Do you believe?
Intro
The death of Lazarus.
the raising of Lazarus provides an opportunity for God, in revealing his glory, to glorify his Son, for it is the Father’s express purpose that all should honour the Son even as they honour the Father
The disciples recognize that the animus against Jesus is now so great it could easily result in his death. They do not recognize that his death, however appalling an event, would also be his glorification and the consummation of his ministry.
In days before accurate time-pieces existed, both the Romans and the Jews divided the daylight period into twelve ‘hours’, which therefore varied in length with the changing seasons. During those twelve daylight hours, most people did their work; once the darkness came, it was time to stop work.

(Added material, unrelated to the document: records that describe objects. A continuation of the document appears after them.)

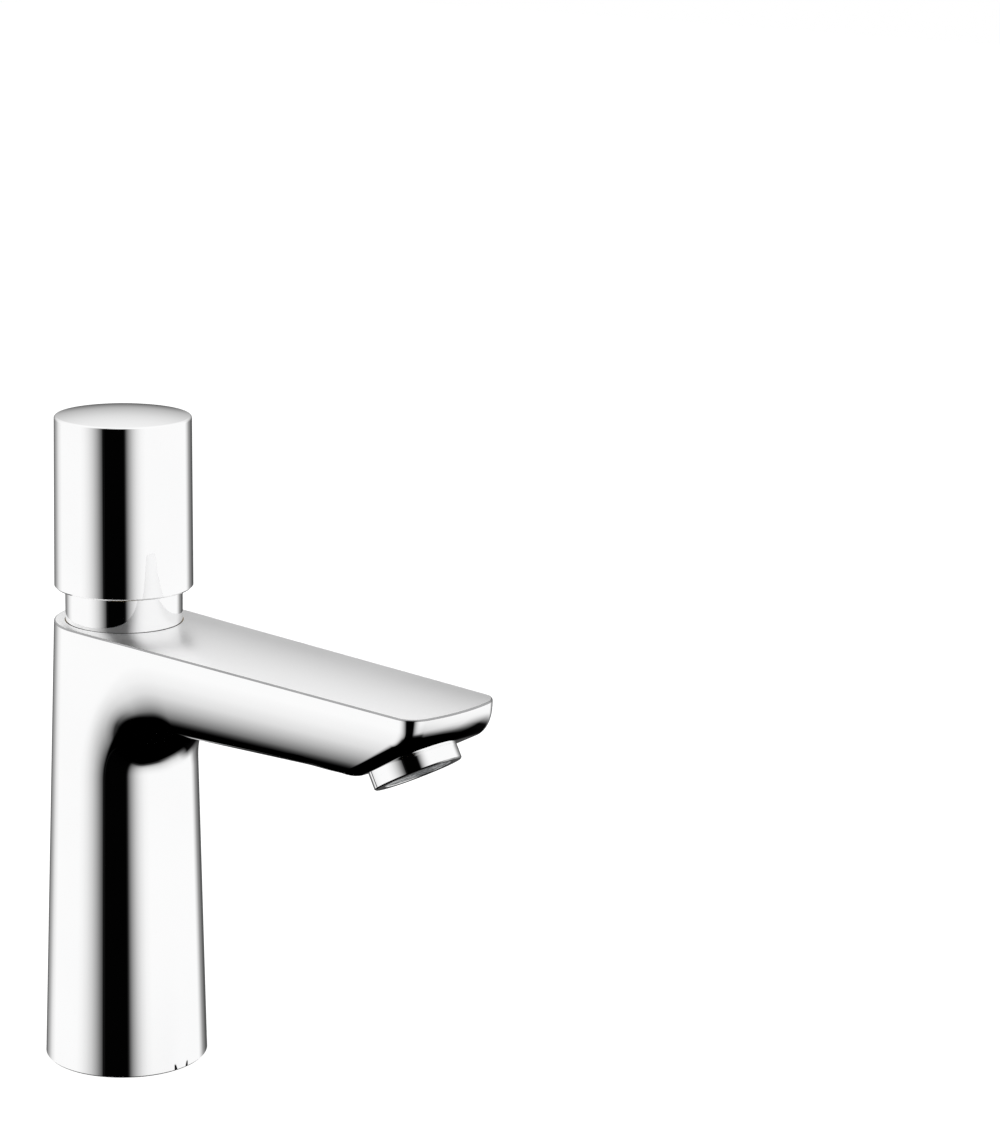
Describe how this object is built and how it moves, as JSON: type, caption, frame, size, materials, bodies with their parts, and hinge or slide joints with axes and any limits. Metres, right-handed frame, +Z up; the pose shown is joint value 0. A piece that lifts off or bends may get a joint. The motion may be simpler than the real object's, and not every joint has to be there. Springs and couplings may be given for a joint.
{
  "type": "basin mixer tap",
  "caption": "Deck-mounted chrome basin mixer: conical column, long flat-topped spout with a tilted aerator, and a cap that is pushed to open and turned for temperature.",
  "frame": {"origin": "centre of the column's base, on the face that stands on the basin", "axes": "+Z up along the column, spout along -Y, +X to the right seen from the front of the spout's root"},
  "size_m": [0.0478, 0.1565, 0.1943],
  "materials": {
    "body_chrome": "polished",
    "cap_chrome": "polished",
    "sleeve_chrome": "polished",
    "collar_chrome": "polished",
    "brass": "machined",
    "steel": "bright",
    "ceramic": "lapped",
    "white_plastic": "moulded",
    "grey_plastic": "moulded",
    "insert_plastic": "moulded",
    "rubber": "matte"
  },
  "bodies": {
    "body": {"tap_body": "body_chrome", "base_seal": "rubber", "cartridge_base": "white_plastic", "inlet_seals": "rubber", "fixed_disc": "ceramic", "cartridge_housing": "white_plastic", "housing_seals": "rubber", "rod_seal": "rubber", "latch_sleeve": "grey_plastic", "clamp_nut": "brass", "stop_ring": "grey_plastic", "neck_sleeve": "sleeve_chrome", "sleeve_seal": "rubber", "slide_ring": "white_plastic", "aerator_housing": "collar_chrome", "aerator_insert": "insert_plastic", "aerator_screen": "steel", "flow_regulator": "rubber", "aerator_washer": "rubber"},
    "mixer": {"mixing_disc": "ceramic", "disc_driver": "grey_plastic"},
    "button": {"push_cap": "cap_chrome", "cap_carrier": "grey_plastic", "cap_screw": "steel", "push_rod": "steel", "valve_seal": "rubber", "rotor_clip": "steel", "return_spring": "steel"},
    "latch": {"latch_rotor": "white_plastic"}
  },
  "joints": [
    {"name": "temperature_turn", "type": "hinge", "parent": "body", "child": "mixer", "pos_m": [0, 0, 0.09], "axis": [0, 0, 1], "range_deg": [-60, 60]},
    {"name": "cap_push", "type": "slide", "parent": "mixer", "child": "button", "axis": [0, 0, -1], "range_m": [0, 0.004], "stiffness_N_per_m": 1500, "springref_m": -0.006, "deforming": ["return_spring"]},
    {"name": "latch_turn", "type": "hinge", "parent": "button", "child": "latch", "pos_m": [0, 0, 0.133], "axis": [0, 0, 1], "range_deg": [0, 45.5]}
  ],
  "couplings": [
    {"joint": "latch_turn", "follows": "cap_push", "rad_per_m": 196.35}
  ]
}
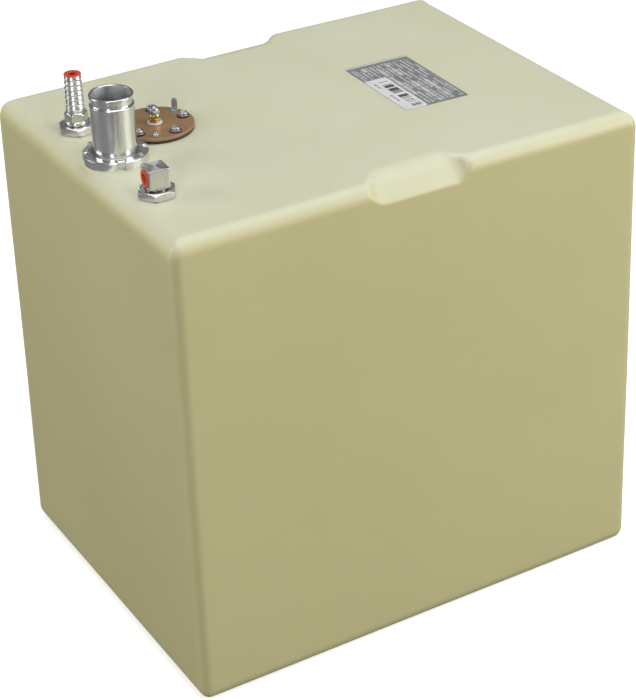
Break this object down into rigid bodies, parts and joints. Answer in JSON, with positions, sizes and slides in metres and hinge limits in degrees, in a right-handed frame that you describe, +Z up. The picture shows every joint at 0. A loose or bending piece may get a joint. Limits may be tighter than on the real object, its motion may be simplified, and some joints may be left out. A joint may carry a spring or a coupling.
{
  "type": "portable liquid tank",
  "caption": "Moulded box-shaped liquid tank with a filler neck, plugged hose-barb vent, plugged outlet elbow with pick-up tube, and a float level sender.",
  "frame": {"origin": "middle of the tank's base, on the surface it stands on", "axes": "+Z up; +X along the tank's length, away from the fittings; +Y across the tank, with the vent on +Y and the outlet on -Y"},
  "size_m": [0.4698, 0.3606, 0.5191],
  "materials": {
    "poly_shell": "translucent natural polyethylene, satin, faint orange peel",
    "aluminium": "turned and polished",
    "brushed_aluminium": "milled and brushed",
    "zinc_steel": "bright zinc plated",
    "brass": "machined",
    "rubber_black": "moulded, matt",
    "red_plastic": "soft moulded polyethylene",
    "white_nylon": "moulded",
    "black_plastic": "moulded",
    "phenolic_brown": "laminated phenolic, satin",
    "resistor_ceramic": "coated card",
    "lead_insulation": "wire insulation",
    "float_rubber": "closed-cell nitrile",
    "label_silver": "printed metallised film",
    "sticker_white": "printed paper"
  },
  "bodies": {
    "tank": {"tank_shell": "poly_shell", "fill_insert": "aluminium", "vent_insert": "aluminium", "outlet_insert": "aluminium", "sender_thread_inserts": "brass", "fill_gasket": "rubber_black", "fill_neck": "aluminium", "fill_lock_ring": "aluminium", "fill_lock_screws": "zinc_steel", "vent_seal": "rubber_black", "vent_hex_adapter": "aluminium", "vent_barb": "aluminium", "outlet_seal": "rubber_black", "outlet_hex_adapter": "aluminium", "outlet_elbow": "brushed_aluminium", "pickup_tube": "aluminium", "pickup_strainer": "white_nylon", "sender_gasket": "rubber_black", "sender_plate": "phenolic_brown", "sender_bracket": "zinc_steel", "sender_screws": "zinc_steel", "sender_rubber_washers": "rubber_black", "sender_steel_washers": "zinc_steel", "bracket_screw": "zinc_steel", "ground_tab": "zinc_steel", "ground_rivet": "zinc_steel", "terminal_insulator": "white_nylon", "terminal_lower_insulator": "white_nylon", "terminal_stud": "brass", "terminal_clamp_nut": "brass", "terminal_collar": "brass", "terminal_cap_nut": "zinc_steel", "sender_housing": "black_plastic", "housing_cover": "black_plastic", "housing_rivets": "zinc_steel", "resistor_card": "resistor_ceramic", "signal_lead": "lead_insulation", "rating_label": "label_silver", "barcode_sticker": "sticker_white"},
    "vent_plug": {"vent_plug": "red_plastic"},
    "outlet_plug": {"outlet_plug": "red_plastic"},
    "float_arm": {"float_arm": "zinc_steel", "wiper": "brass", "float": "float_rubber", "float_clips": "zinc_steel"}
  },
  "joints": [
    {"name": "float_arm_swing", "type": "hinge", "parent": "tank", "child": "float_arm", "pos_m": [-0.1403, 0.0438, 0.237], "axis": [0, -1, 0], "range_deg": [0, 110]},
    {"name": "vent_plug_pull", "type": "slide", "parent": "tank", "child": "vent_plug", "axis": [0, 0, 1], "range_m": [0, 0.03]},
    {"name": "outlet_plug_pull", "type": "slide", "parent": "tank", "child": "outlet_plug", "axis": [-0.9969, 0.0785, 0], "range_m": [0, 0.025]}
  ]
}
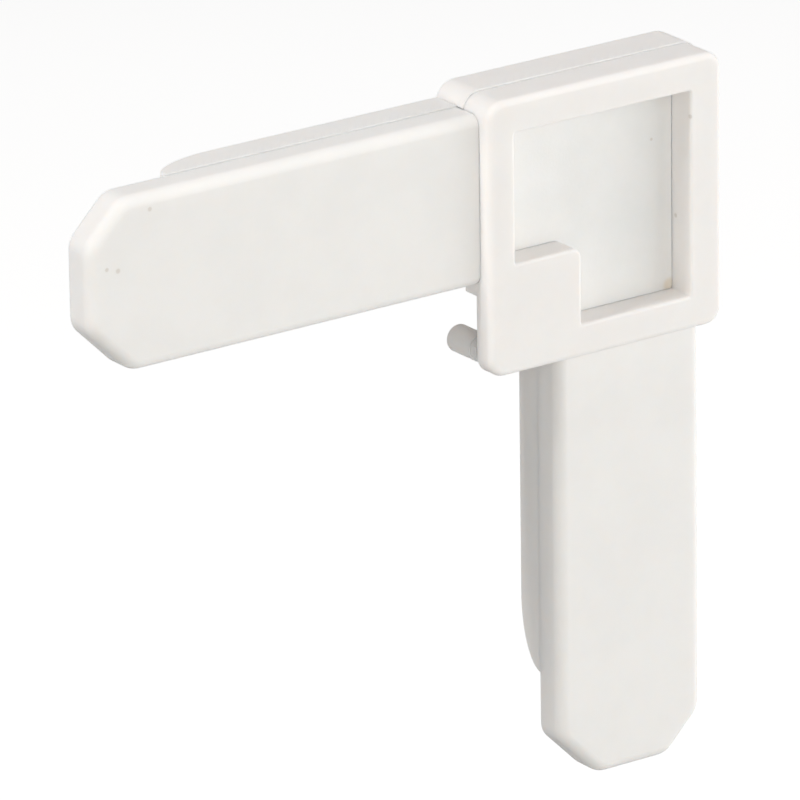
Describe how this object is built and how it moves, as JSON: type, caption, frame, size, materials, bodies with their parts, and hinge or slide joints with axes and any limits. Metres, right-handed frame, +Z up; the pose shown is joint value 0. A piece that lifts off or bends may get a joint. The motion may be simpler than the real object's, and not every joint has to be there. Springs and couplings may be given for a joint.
{
  "type": "stair gate latch",
  "caption": "L-shaped corner latch for a stair gate: square head with a recessed spring-loaded release pad and pin, and two arms that plug into hollow gate rails.",
  "frame": {"origin": "centre of the square head's flat rear face", "axes": "+X to the right, away from the rail arm; +Y back, out of the head's rear face; +Z up, away from the post arm"},
  "size_m": [0.1177, 0.014, 0.1177],
  "materials": {
    "shell": "satin warm white moulded plastic",
    "arm": "satin warm white moulded plastic",
    "pad": "matte spark-eroded white moulded plastic",
    "pin": "satin warm white moulded plastic",
    "steel": "zinc plated"
  },
  "bodies": {
    "latch_body": {"front_bezel": "shell", "rear_housing": "shell", "rail_arm_blade": "arm", "rail_arm_runner": "arm", "post_arm_blade": "arm", "post_arm_runner": "arm", "rail_side_spring": "steel", "post_side_spring": "steel", "corner_spring": "steel", "housing_screws": "steel", "rail_root_screws": "steel", "post_root_screws": "steel", "rail_arm_screws": "steel", "post_arm_screws": "steel"},
    "release": {"release_pad": "pad", "latch_pin": "pin", "pin_screw": "steel", "guide_pins": "steel"}
  },
  "joints": [
    {"name": "pad_press", "type": "slide", "parent": "latch_body", "child": "release", "axis": [0, 1, 0], "range_m": [0, 0.0026], "stiffness_N_per_m": 1800, "springref_m": -0.002, "deforming": ["rail_side_spring", "post_side_spring", "corner_spring"]}
  ]
}
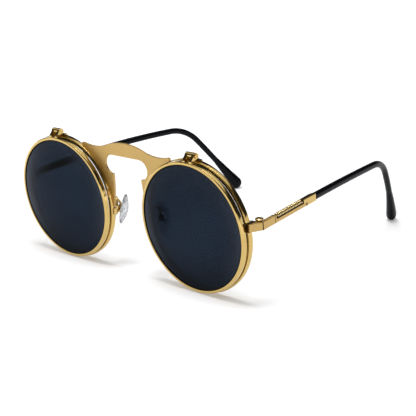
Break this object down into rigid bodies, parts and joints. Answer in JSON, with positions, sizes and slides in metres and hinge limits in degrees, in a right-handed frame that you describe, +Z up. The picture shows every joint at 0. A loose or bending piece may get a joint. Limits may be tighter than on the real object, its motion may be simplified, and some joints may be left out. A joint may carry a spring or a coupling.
{
  "type": "flip up sunglasses",
  "caption": "Round metal sunglasses with clear lenses, hinged tinted lenses that flip up, spring set temples and clear nose pads",
  "frame": {"origin": "on the table, centred under the bounding box, in the plane that mirrors the two halves", "axes": "+X to the wearer's left, +Y from the front back along the temples, +Z up"},
  "size_m": [0.136, 0.1262, 0.0574],
  "materials": {
    "satin_gold": "satin plated, fine brushed",
    "polished_gold": "polished plated",
    "aged_gold": "polished plated, darkened round the joints",
    "dark_gold": "darkened, unpolished",
    "spring_gold": "bright drawn wire",
    "dark_steel": "plain wire",
    "clear_lens": "polished",
    "dark_lens": "polished, tinted",
    "black_sleeve": "glossy moulded",
    "silicone": "soft clear silicone"
  },
  "bodies": {
    "front": {"bridge_plate": "satin_gold", "rear_rim_left": "polished_gold", "rear_rim_right": "polished_gold", "clear_lens_left": "clear_lens", "clear_lens_right": "clear_lens", "flip_hinge_base_left": "aged_gold", "flip_hinge_base_right": "aged_gold", "flip_stop_left": "aged_gold", "flip_stop_right": "aged_gold", "end_piece_left": "satin_gold", "end_piece_right": "satin_gold", "rim_lock_left": "dark_gold", "rim_lock_right": "dark_gold", "lock_screw_left": "dark_gold", "lock_screw_right": "dark_gold", "hinge_screw_left": "aged_gold", "hinge_screw_right": "aged_gold", "pad_arm_left": "polished_gold", "pad_arm_right": "polished_gold"},
    "flip_left": {"flip_rim_left": "polished_gold", "dark_lens_left": "dark_lens", "flip_hinge_yoke_left": "aged_gold", "flip_screw_left": "aged_gold"},
    "flip_right": {"flip_rim_right": "polished_gold", "dark_lens_right": "dark_lens", "flip_hinge_yoke_right": "aged_gold", "flip_screw_right": "aged_gold"},
    "temple_left": {"temple_bar_left": "satin_gold", "spring_left": "spring_gold", "spring_rod_left": "dark_steel", "ferrule_left": "polished_gold", "core_wire_left": "dark_steel", "sleeve_left": "black_sleeve"},
    "temple_right": {"temple_bar_right": "satin_gold", "spring_right": "spring_gold", "spring_rod_right": "dark_steel", "ferrule_right": "polished_gold", "core_wire_right": "dark_steel", "sleeve_right": "black_sleeve"},
    "pad_left": {"nose_pad_left": "silicone", "pad_box_left": "polished_gold", "pad_screw_left": "polished_gold"},
    "pad_right": {"nose_pad_right": "silicone", "pad_box_right": "polished_gold", "pad_screw_right": "polished_gold"}
  },
  "joints": [
    {"name": "flip_hinge_left", "type": "hinge", "parent": "front", "child": "flip_left", "pos_m": [0.039, -0.05998, 0.05614], "axis": [-1, 0, 0], "range_deg": [0, 100]},
    {"name": "flip_hinge_right", "type": "hinge", "parent": "front", "child": "flip_right", "pos_m": [-0.039, -0.05998, 0.05614], "axis": [-1, 0, 0], "range_deg": [0, 100]},
    {"name": "temple_hinge_left", "type": "hinge", "parent": "front", "child": "temple_left", "pos_m": [0.0656, -0.05317, 0.03169], "axis": [0, 0, 1], "range_deg": [0, 80]},
    {"name": "temple_hinge_right", "type": "hinge", "parent": "front", "child": "temple_right", "pos_m": [-0.0656, -0.05317, 0.03169], "axis": [0, 0, -1], "range_deg": [0, 70]},
    {"name": "pad_hinge_left", "type": "hinge", "parent": "front", "child": "pad_left", "pos_m": [0.01229, -0.05217, 0.02461], "axis": [0.5299, 0.848, 0], "range_deg": [-8, 8]},
    {"name": "pad_hinge_right", "type": "hinge", "parent": "front", "child": "pad_right", "pos_m": [-0.01229, -0.05217, 0.02461], "axis": [-0.5299, 0.848, 0], "range_deg": [-8, 8]}
  ]
}
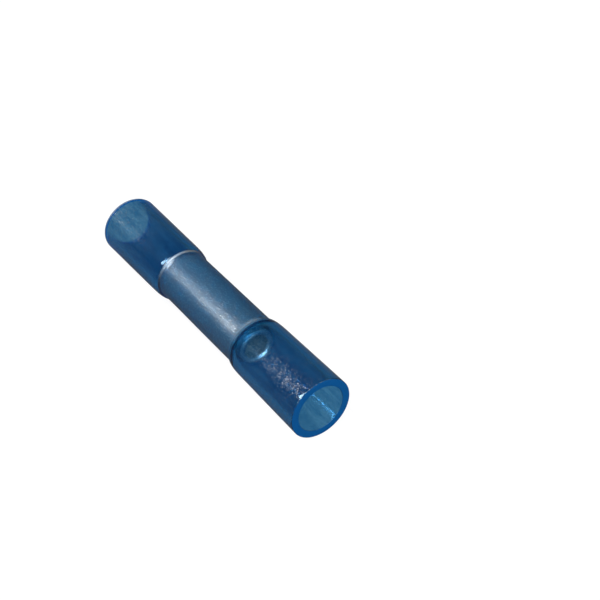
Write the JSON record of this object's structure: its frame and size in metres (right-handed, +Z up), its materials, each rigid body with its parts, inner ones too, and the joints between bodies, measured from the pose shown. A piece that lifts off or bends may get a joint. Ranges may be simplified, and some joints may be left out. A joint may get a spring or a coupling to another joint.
{
  "type": "butt splice connector",
  "caption": "Straight insulated crimp connector that joins two wires end to end: a metal barrel held in the waist of a translucent heat-shrink tube, open at both ends.",
  "frame": {"origin": "middle of the underside, straight below the middle of the barrel", "axes": "+X along the wires, from one open end to the other; +Z up from the surface that the connector lies on; +Y completes the right-handed frame"},
  "size_m": [0.036, 0.0066, 0.0066],
  "materials": {
    "translucent_blue_plastic": "translucent deep blue heat-shrink tube, satin gloss",
    "tinned_copper": "bright matt tin plating on a copper tube"
  },
  "bodies": {
    "root": {"heat_shrink_sleeve": "translucent_blue_plastic", "crimp_barrel": "tinned_copper"}
  },
  "joints": []
}
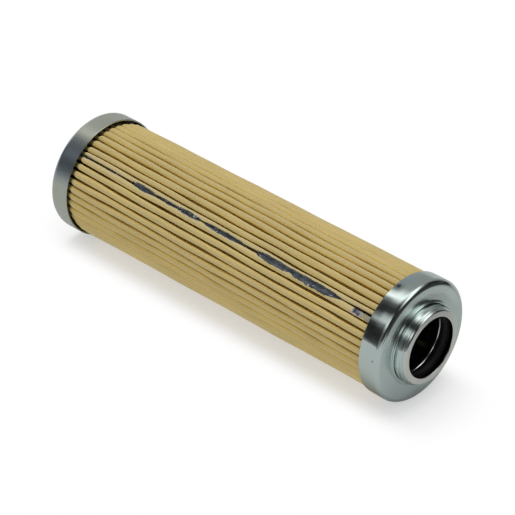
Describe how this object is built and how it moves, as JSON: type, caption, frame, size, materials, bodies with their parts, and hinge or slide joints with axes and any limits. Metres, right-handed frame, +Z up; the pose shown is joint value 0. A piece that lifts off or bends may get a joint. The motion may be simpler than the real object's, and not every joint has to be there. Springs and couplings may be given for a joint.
{
  "type": "pleated filter element",
  "caption": "Slim round oil filter cartridge: bare pleated paper with a glued seam between two pressed steel end caps, one closed, one drawn up into an open neck with a rubber ring inside.",
  "frame": {"origin": "centre of the closed end's outer face, on which the element stands", "axes": "+Z up the element's axis towards the open neck, -Y out through the glued seam of the paper"},
  "size_m": [0.0466, 0.0466, 0.1662],
  "materials": {
    "zinc_steel": "glossy bluish zinc plate",
    "tube_steel": "plain perforated steel",
    "seal_rubber": "black, lightly oiled",
    "resin": "dark grey resin",
    "filter_paper": "tan resin-treated cellulose",
    "seam_glue": "dark grey, glossy, uneven"
  },
  "bodies": {
    "root": {"closed_end_cap": "zinc_steel", "open_end_cap": "zinc_steel", "core_tube": "tube_steel", "neck_seal": "seal_rubber", "open_end_resin": "resin", "closed_end_resin": "resin", "pleated_media": "filter_paper", "seam_adhesive": "seam_glue"}
  },
  "joints": []
}
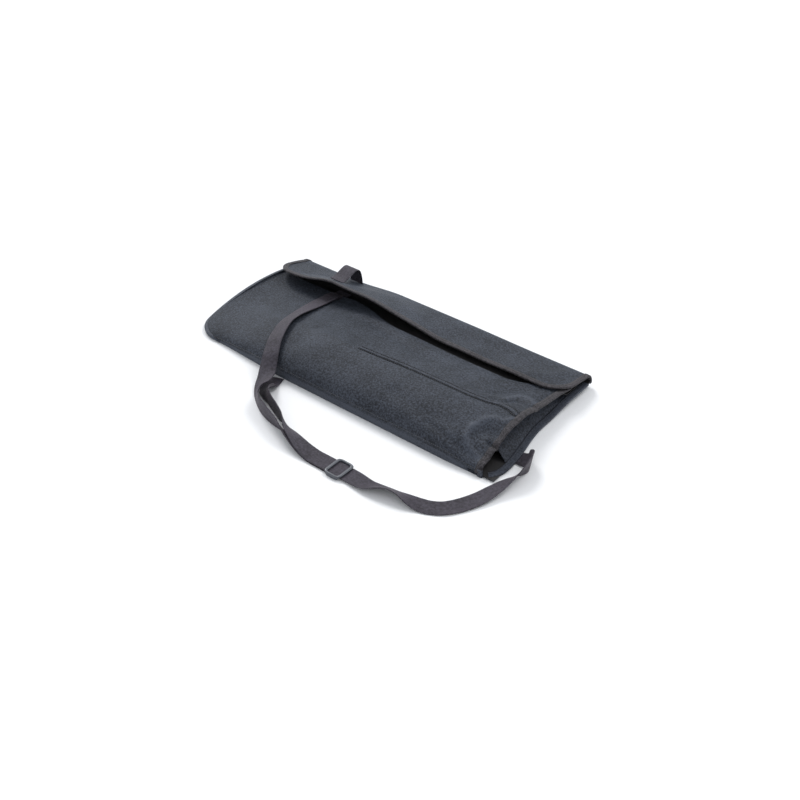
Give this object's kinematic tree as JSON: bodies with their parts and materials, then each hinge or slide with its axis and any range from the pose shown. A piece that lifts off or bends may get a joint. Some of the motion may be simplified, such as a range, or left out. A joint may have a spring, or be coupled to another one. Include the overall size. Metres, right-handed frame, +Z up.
{
  "type": "music stand carry bag",
  "caption": "Flat nylon carry bag for a folding music stand, with a hinged flap, a bellows end and an adjustable webbing shoulder strap.",
  "frame": {"origin": "middle of the underside of the back panel, on the surface the bag lies on", "axes": "+X along the bag towards the bellows end, +Y across it towards the flap's fold, +Z up"},
  "size_m": [0.5773, 0.3725, 0.0517],
  "materials": {
    "nylon": "plain-woven nylon with a slight sheen",
    "binding_tape": "ribbed binding tape, matt",
    "webbing": "ribbed webbing, slight sheen",
    "fastener_tape": "hook and loop pile, matt",
    "slider_plastic": "moulded, satin"
  },
  "bodies": {
    "bag": {"back_panel": "nylon", "front_panel": "nylon", "near_gusset": "nylon", "left_end_gusset": "nylon", "bellows_lower_leaf": "nylon", "bellows_upper_leaf": "nylon", "mouth_hem": "binding_tape", "inner_pocket": "nylon", "front_end_binding": "binding_tape", "back_end_binding": "binding_tape", "left_end_binding": "binding_tape", "near_corner_binding": "binding_tape", "front_loop_strip": "fastener_tape", "band_patch": "webbing", "cinch_strap": "webbing", "shoulder_strap": "webbing", "strap_end_patch": "webbing"},
    "flap": {"flap": "nylon", "flap_binding": "binding_tape", "flap_hook_strip": "fastener_tape", "flap_webbing_loop": "webbing"},
    "slider": {"slider": "slider_plastic", "strap_bar_loop": "webbing"}
  },
  "joints": [
    {"name": "flap_hinge", "type": "hinge", "parent": "bag", "child": "flap", "pos_m": [0, 0.1275, 0.0065], "axis": [-1, 0, 0], "range_deg": [0, 120]},
    {"name": "slider_slide", "type": "slide", "parent": "bag", "child": "slider", "axis": [1, 0, 0], "range_m": [-0.008, 0.008]}
  ]
}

As an answer to the question of the disciples as to why Jesus is determined to go up to Judea (v. 8), these verses metaphorically insist that Jesus is safe as long as he performs his Father’s will. The daylight period of his ministry may be far advanced, but it is wrong to quit before the twelve hours have been filled up. The time will come soon enough when he will not be able to work.
But because the disciples have been asked to accompany Jesus to Judea (v. 7), there is an obvious application to them as well. Jesus himself is the light of the world (8:12; cf. the last clause of v. 9) who is still with them. As long as they have him, for the full twelve hours of their ‘daylight’ they should perform the works assigned them. The time would come, all too soon, when the darkness of his departure would make such work impossible
Martha’s belief.
From a slightly later date there are sources attesting the rabbinic belief that the soul hovers over the body of the deceased person for the first three days, ‘intending to re-enter it, but as soon as it sees its appearance change’, i.e. that decomposition has set in, it departs (Leviticus Rabbah [a rabbinical commentary] 18:1 [on Lv. 15:1]; for other references cf. SB 2. 544f.). At that point death is irreversible.
Martha is not only persuaded that her brother would not have died had Jesus been present, but even now, in her bereavement, she has not lost her confidence in Jesus, and still recognizes the peculiar intimacy he enjoys with his Father, an intimacy that ensures unprecedented fruitfulness to his prayers.
Various Jewish sects held differing beliefs regarding resurrection. For example, the Sadducees, who accepted only the books of Moses, did not believe in the resurrection; however, the Pharisees, the community who composed the Dead Sea Scrolls, and likely most of the common people believed in a future resurrection from the dead.
Jesus’ concern is to divert Martha’s focus from an abstract belief in what takes place on the last day, to a personalized belief in him who alone can provide it.
Just as he not only gives the bread from heaven (6:27) but is himself the bread of life (6:35), so also he not only raises the dead on the last day (5:21, 25ff.) but is himself the resurrection and the life. There is neither resurrection nor eternal life outside of him.
the Father has given him to have life in himself and to bestow resurrection life upon whomever he will
If the last half of v. 25 stipulates that the believer, even though he or she dies, will nevertheless come to life at the resurrection, the first half of v. 26 stipulates that the believer, the one who already enjoys resurrection life this side of death, will in some sense never die.
When Jesus asks Martha Do you believe this?, he is not asking if she believes that he is about to raise her brother from the dead, but if her faith can go beyond quiet confidence that her brother will be resurrected at the last day to personal trust in Jesus as the resurrection and the life, the only person who can grant eternal life and promise the transformation of resurrection.
Do you believe?
John intends his readers to associate v. 11 and vv. 25, 26: those who are Jesus’ friends and who fall ‘asleep’ will one day be wakened by him who is the resurrection and the life.
The story thus serves as a significant warning even to evangelicals who may be able to mouth all the correct theological statements about Jesus but actually have failed to bring words and life together. It is not enough to make statements about Jesus. Indeed, if a person would make a statement akin to Martha’s in some churches, the tendency would be to baptize such a person and accept him or her into membership. But we must all be warned that verbal confessions and life commitments are not always partners with each other.